United States District Judge


End of Document


A motion to remand also is pending in the related case The Estate of Ann Eva Wray et al. v. Kennedy Brothers Logistics, Inc. et al., E.D.N.C. 5:22-CV-70-FL arising out of the same vehicular collision. That motion, raising similar arguments, is addressed by separate order.

Internal citations and quotation marks are omitted from all citations unless otherwise specified.

Based on the allegations in the complaint, KBL is a broker governed by the FAAAA. (See Compl. (DE 1-2) ¶¶ 111-114); 49 U.S.C. § 13102(2) (defining a broker as one who “sells, offers for sale, negotiates for, or holds itself out by solicitation, advertisement, or otherwise as selling, providing, or arranging for, transportation by motor carrier for compensation”).

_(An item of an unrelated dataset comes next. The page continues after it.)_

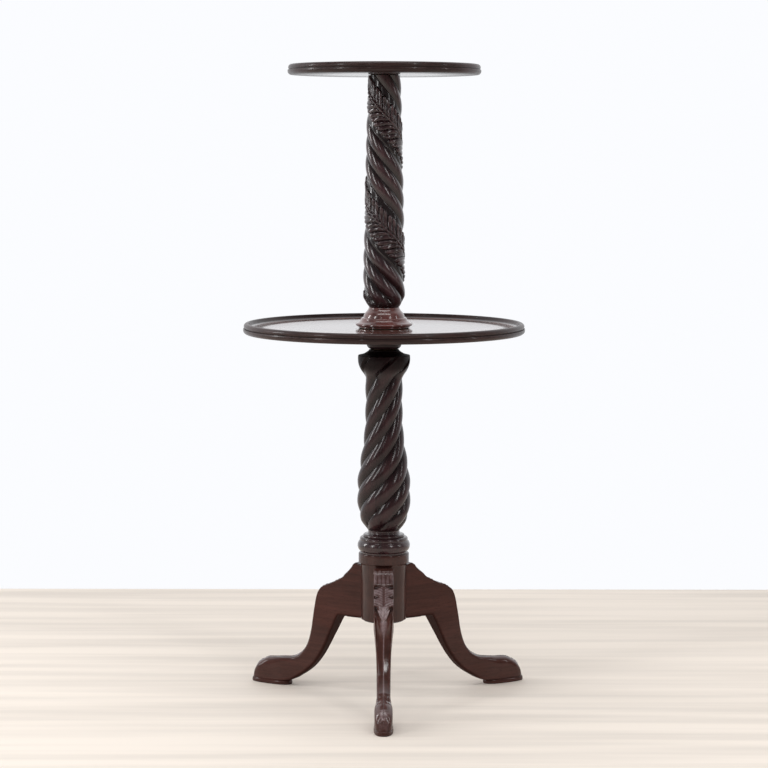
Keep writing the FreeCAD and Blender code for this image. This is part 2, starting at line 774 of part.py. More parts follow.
def make_upper_pivot():
    """Iron plate let into the upper tray, with the pin that turns in the column."""
    turned_piece("upper_washer", ring_points("pivot_bore", "pivot_plate_radius",
                                             "upper_column_top", "upper_washer_top"))
    body = new_body("pivot_plate")
    plate_top = "upper_tray_base + pivot_plate_thickness"
    pin_base = "upper_tray_base - pivot_pin_length"
    points = [("0", pin_base), ("pivot_pin_radius", pin_base),
              ("pivot_pin_radius", "upper_tray_base"), ("pivot_plate_radius", "upper_tray_base"),
              ("pivot_plate_radius", plate_top), ("0", plate_top)]
    revolve(body, "PivotTurning", points)
    hole = countersunk_hole(body, "PivotHole", "pivot_screw_circle", "upper_tray_base",
                            "pivot_plate_thickness")
    round_the_pillar(body, "PivotHoles", hole, LEG_COUNT)
    keep(body, "pivot_plate")


def make_upper_tray():
    """Upper tray, with a round recess under it for the pivot plate."""
    body = tray_body("upper_tray", "0", "upper_tray_radius", "upper_tray_base")
    drill(body, "PivotRecess", "0", "upper_tray_base", "pivot_plate_radius + fit_gap",
          "pivot_plate_thickness")
    hole = pilot_hole(body, "PivotPilot", "pivot_screw_circle", "upper_tray_base",
                      "pivot_pilot_depth")
    round_the_pillar(body, "PivotPilots", [hole], LEG_COUNT)
    keep(body, "upper_tray")


def make_screws():
    """Wood screws: into the legs, the hub, the lower tray and the upper tray."""
    screw_group("leg_screws", circle_places("arm_screw_circle", LEG_COUNT, FRONT_ANGLE),
                "hub_base - plate_thickness", "plate_screw_length")
    screw_group("hub_screws", circle_places("hub_screw_circle", LEG_COUNT, -FRONT_ANGLE),
                "hub_base - plate_thickness", "plate_screw_length")
    screw_group("boss_screws", circle_places("boss_screw_circle", LEG_COUNT, 0.0),
                "lower_tray_base - boss_flange_height", "boss_screw_length")
    screw_group("pivot_plate_screws", circle_places("pivot_screw_circle", LEG_COUNT, 0.0),
                "upper_tray_base", "pivot_screw_length")


def check_document():
    """Stop if any feature failed or any sub-part has no sound solid."""
    document.recompute()
    for feature in document.Objects:
        if "Invalid" in feature.State or "Error" in feature.State:
            raise RuntimeError("%s failed" % feature.Name)
    for feature in nodes:
        if feature.Shape.isNull() or not feature.Shape.isValid() or not feature.Shape.Solids:
            raise RuntimeError("%s has no sound solid" % feature.Label)


def export_nodes():
    os.makedirs("parts", exist_ok=True)
    for feature in nodes:
        feature.Shape.exportStep("parts/%s.step" % feature.Label)
        print("%-20s %3d solids %10.0f mm3" % (
            feature.Label, len(feature.Shape.Solids), feature.Shape.Volume))


make_hub()
make_legs()
make_leg_plate()
make_lower_column()
make_lower_bearing()
make_lower_tray_boss()
make_lower_tray()
make_centre_dowel()
make_column_foot()
make_upper_column()
make_upper_pivot()
make_upper_tray()
make_screws()
check_document()
export_nodes()
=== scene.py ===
"""Looks of a two-tier dumbwaiter serving stand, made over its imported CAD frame.

Sizes are in millimetres, heights are above the floor and radii are from the pillar's axis.
Angles are in degrees, anticlockwise from +X seen from above. A mesh is turned to metres
once, when its points are written.
"""

import logging
import math
from dataclasses import dataclass
from enum import Enum

import bpy
import numpy as np
from mathutils import Matrix, Vector


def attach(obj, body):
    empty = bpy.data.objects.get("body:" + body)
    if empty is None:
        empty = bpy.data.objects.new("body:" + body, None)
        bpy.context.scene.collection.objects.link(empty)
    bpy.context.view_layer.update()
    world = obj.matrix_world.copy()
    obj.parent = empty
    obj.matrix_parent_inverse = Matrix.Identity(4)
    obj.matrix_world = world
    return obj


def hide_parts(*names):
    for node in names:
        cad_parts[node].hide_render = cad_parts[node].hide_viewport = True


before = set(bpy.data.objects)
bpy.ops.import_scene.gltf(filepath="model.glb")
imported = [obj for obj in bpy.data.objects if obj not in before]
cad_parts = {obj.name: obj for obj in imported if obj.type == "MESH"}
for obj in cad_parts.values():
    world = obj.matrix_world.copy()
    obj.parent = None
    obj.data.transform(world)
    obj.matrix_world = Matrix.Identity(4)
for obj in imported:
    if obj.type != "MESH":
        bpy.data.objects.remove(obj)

MM = 0.001
# Relief runs from 0 in a hollow to 1 on a crest, and an uncarved surface has this much
PLAIN = 0.6
# Height from one row of a carved shaft to the next
ROW_STEP = 0.9
BLACK = (0.0, 0.0, 0.0)
WHITE = (1.0, 1.0, 1.0)
log = logging.getLogger("dumbwaiter")

Array = np.ndarray
Socket = bpy.types.NodeSocket
Colour = tuple[float, float, float]
Place = tuple[float, float, float]
# Rows of numbers; an outline's rows hold the radius and height of a step's end, and then
# its bulge and number of parts where it has them
Table = tuple[tuple[float, ...], ...]
Pair = tuple[float, float]
# Where something starts, where it is full, where it fades and where it ends
Zone = tuple[float, float, float, float]


class Grain(Enum):
    """How much a wood pattern is squeezed along each axis; it is long where this is small."""

    UPRIGHT = (1.0, 1.0, 0.07)
    ACROSS = (0.07, 1.0, 1.0)


class Body(Enum):
    """Names of the bodies that the pieces ride on."""

    STAND = "stand"
    LOWER_TIER = "lower_tier"
    UPPER_TIER = "upper_tier"


# Shaders


class Tree:
    """A node tree whose nodes are joined as they are made."""

    def __init__(self, tree: bpy.types.NodeTree) -> None:
        """Take the tree that nodes go into."""
        self.nodes = tree.nodes
        self.links = tree.links

    def give(self, socket: Socket, value: object) -> None:
        """Fill one input.

        Args:
            socket: The input.
            value: An output socket to join to it, or its value or colour.
        """
        if isinstance(value, Socket):
            self.links.new(value, socket)
        else:
            socket.default_value = (*value, 1.0) if socket.type == "RGBA" else value

    def add(self, kind: str, inputs: dict | None = None, **settings: object) -> bpy.types.Node:
        """Make a node and fill its inputs.

        Args:
            kind: The node's type name.
            inputs: Values or output sockets by input name or number.
            settings: The node's own properties.

        Returns:
            The new node.
        """
        node = self.nodes.new(kind)
        for key, value in settings.items():
            setattr(node, key, value)
        for key, value in (inputs or {}).items():
            self.give(node.inputs[key], value)
        return node

    def spread(self, value: Socket, low: float, high: float, start: float = 0.0,
               end: float = 1.0) -> Socket:
        """Bring a value from low..high to start..end, and hold it there."""
        return self.add("ShaderNodeMapRange", {
            0: value, 1: low, 2: high, 3: start, 4: end}).outputs[0]

    def compute(self, way: str, first: object, second: object) -> Socket:
        """Arithmetic on two numbers or values, by the math node's operation."""
        return self.add("ShaderNodeMath", {0: first, 1: second}, operation=way).outputs[0]

    def times(self, first: object, second: object) -> Socket:
        """Product of two numbers or values."""
        return self.compute("MULTIPLY", first, second)

    def blend(self, share: float, first: Socket, second: Socket) -> Socket:
        """Share of the first value plus the rest of the second."""
        return self.compute("ADD", self.times(first, share), self.times(second, 1 - share))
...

Gillum’s holding also is contrary to decisions by other district courts in this circuit that have considered whether the FAAAA preempts common-law negligent selection claims. See, e.g., Taylor v. Sethmar Transportation, Inc., No. 2:19-CV-00770, 2021 U.S. Dist. LEXIS 196230, 2021 WL 4751419, at *16 (S.D.W. Va. Oct. 12, 2021) (not preempted under safety exception); Grant v. Lowe’s Home Ctrs., LLC, No. 5:20-02278-MGL, 2021 U.S. Dist. LEXIS 16332, 2021 WL 288372, at *3-4 (D.S.C. Jan. 28, 2021) (not preempted under safety exception); Vitek v. Freightquote.com, Inc., No. JKB-20-274, 2020 U.S. Dist. LEXIS 73544, 2020 WL 1986427, at *2-4 (D. Md. Apr. 27, 2020) (not preempted because not “related to” broker services); Gilley v. C.H. Robinson Worldwide, Inc., No. 1:18-cv-00536, 2019 U.S. Dist. LEXIS 52549, 2019 WL 1410902, at *3-5 (S.D. W. Va. Mar. 28, 2019) (not preempted because not “related to” broker services, and under safety exception); Mann v. C.H. Robinson Worldwide, Inc., No. 7:16-cv-00102, 2017 U.S. Dist. LEXIS 117503, 2017 WL 3191516, at *5-8 (W.D. Va. July 27, 2017) (not preempted because not “related to” broker services, and under safety exception).

The court does not reach the question of whether the FAAAA preemption clause may still be asserted as a defense to some or all of plaintiff’s claims. See Johnson, 781 F.3d at 702 (distinguishing between complete preemption and ordinary preemption).